Japan's Prime Minister Kishida Fumio and French President Emmanuel Macron have agreed the two nations will work closely to ensure the success of the upcoming Group of Seven summit in Hiroshima.
The two leaders met at the Elysee presidential palace in the French capital, Paris, on Monday local time.
Kishida told Macron that he wants the summit, scheduled for May, to be a forum where G7 nations can express their resolve to uphold a free and open international order based on the rule of law.
He also said the meeting will give the G7 countries a chance to show their commitment to strengthening strict sanctions on Russia over its invasion of Ukraine, as well as their strong support for Kyiv.

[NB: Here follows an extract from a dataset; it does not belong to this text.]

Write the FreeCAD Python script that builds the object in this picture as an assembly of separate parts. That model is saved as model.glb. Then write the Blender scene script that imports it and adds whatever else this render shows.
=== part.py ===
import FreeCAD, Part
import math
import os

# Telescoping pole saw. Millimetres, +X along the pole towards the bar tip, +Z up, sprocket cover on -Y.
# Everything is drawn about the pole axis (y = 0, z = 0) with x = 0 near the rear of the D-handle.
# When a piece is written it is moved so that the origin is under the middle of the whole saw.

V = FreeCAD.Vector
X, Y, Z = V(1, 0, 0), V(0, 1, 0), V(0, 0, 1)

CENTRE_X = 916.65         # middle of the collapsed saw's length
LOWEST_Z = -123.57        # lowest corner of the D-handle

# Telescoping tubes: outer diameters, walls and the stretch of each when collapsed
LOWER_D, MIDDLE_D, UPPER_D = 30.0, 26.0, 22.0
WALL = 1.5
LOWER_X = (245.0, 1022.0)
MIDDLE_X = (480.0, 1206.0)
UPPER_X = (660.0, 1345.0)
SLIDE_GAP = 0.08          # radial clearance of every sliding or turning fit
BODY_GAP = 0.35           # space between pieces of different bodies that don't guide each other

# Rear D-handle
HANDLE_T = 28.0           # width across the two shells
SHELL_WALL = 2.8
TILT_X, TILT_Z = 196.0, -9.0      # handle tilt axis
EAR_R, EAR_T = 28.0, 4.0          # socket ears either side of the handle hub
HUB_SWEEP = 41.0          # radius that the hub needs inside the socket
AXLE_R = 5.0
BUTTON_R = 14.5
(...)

The Japanese prime minister added that global issues, including energy and food security problems, will also be discussed at the Hiroshima summit.
On the security front, Kishida explained that his government revised three key security documents last month to comprehensively reinforce its defense capabilities.
Kishida and Macron confirmed that the two nations will promote security cooperation through joint drills and other measures. They also agreed to seek "two-plus-two" talks between the foreign and defense ministers of the two nations by mid-2023 to deepen security cooperation.
The two leaders shared a view that attempts to change the status quo by force in the East China and South China seas should never be tolerated and reaffirmed the importance of peace and stability in the Taiwan Strait.